Lalu, apa sebenarnya pokok permasalahan yang hendak disampaikan Kathleen dalam tulisannya itu? Apakah itu terbatas hanya pada soal idola masa kecil?
Tujuan utama Kathleen menulis komentar itu adalah memberikan argumennya atas pendapat sebagian orang yang menilai bahwa pemilihan Sonia Sotomayor adalah sebuah kesalahan.
Melalui uraiannya mengenai karakter Nancy Drew, kecintaannya dan Sonia terhadap Nancy, dan penempatan Nancy sebagai idola yang membentuk hidupnya, Kathleen ingin mengatakan kepada semua orang bahwa setiap orang adalah produk dari pengalaman-pengalaman hidupnya. Pengalaman-pengalaman hidup dan kebijaksanaan yang muncul darinya itulah yang akan berbicara banyak saat seseorang dihadapkan pada berbagai hal dalam hidupnya.
Sebagaimana Kathleen membawa ke dalam karir jurnalistiknya seluruh pengalaman dan kebijaksanaan yang muncul dari kenyataannya sebagai seseorang yang besar tanpa ibu, menjalani masa-masa formatifnya sebagai satu-satunya perempuan dalam keluarga, dan bekerja di lingkungan yang sarat maskulinitas, demikian juga halnya Sonia akan membawa ke meja sidang seluruh pengalaman dan kebijaksanaan yang tidak mungkin dimiliki oleh hakim-hakim lainnya: pengalaman dan kebijaksanaan yang muncul dari hidup sebagai seorang dari kalangan minoritas yang dibesarkan hanya oleh ibunya di proyek perumahan di Bronx, daerah yang terkenal karena kriminalitasnya.

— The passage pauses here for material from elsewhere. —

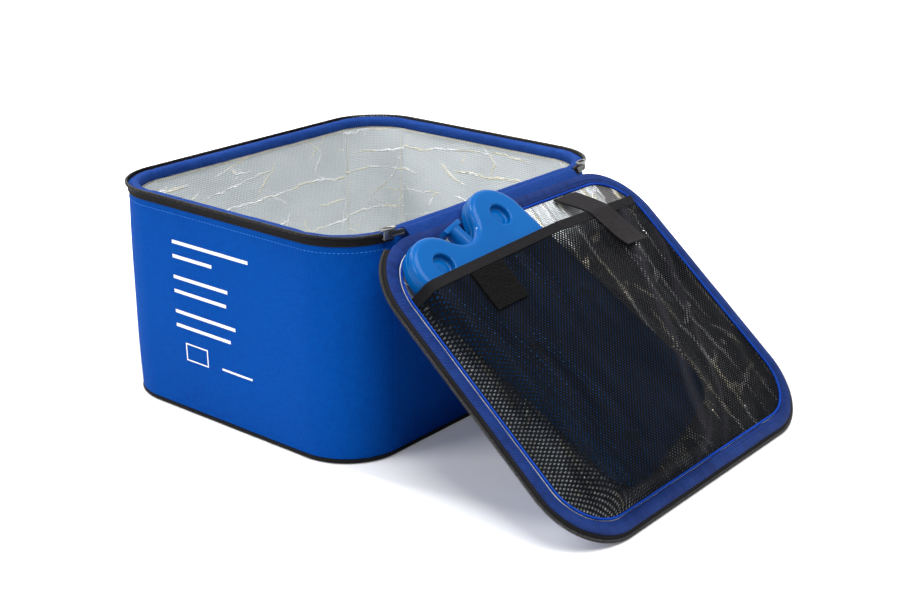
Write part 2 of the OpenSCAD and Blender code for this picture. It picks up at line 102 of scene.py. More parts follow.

Akhirnya, saya merasa perlu menyampaikan alasan mengapa membayangkan Kathleen gembira saat mengetahui kecintaan Sonia pada Nancy Drew. Kegembiraan itu bukan hanya karena Kathleen memiliki ‘teman seidola’. Juga tidak sekadar lantaran ‘teman seidola’ itu adalah seorang hakim agung. Yang utama adalah bahagia karena mendapati lagi seorang yang sama-sama telah menemukan dan mengenali diri serta membentuk hidup melalui kecintaan kepada tokoh idola yang sama, sekalipun itu hanya khayalan.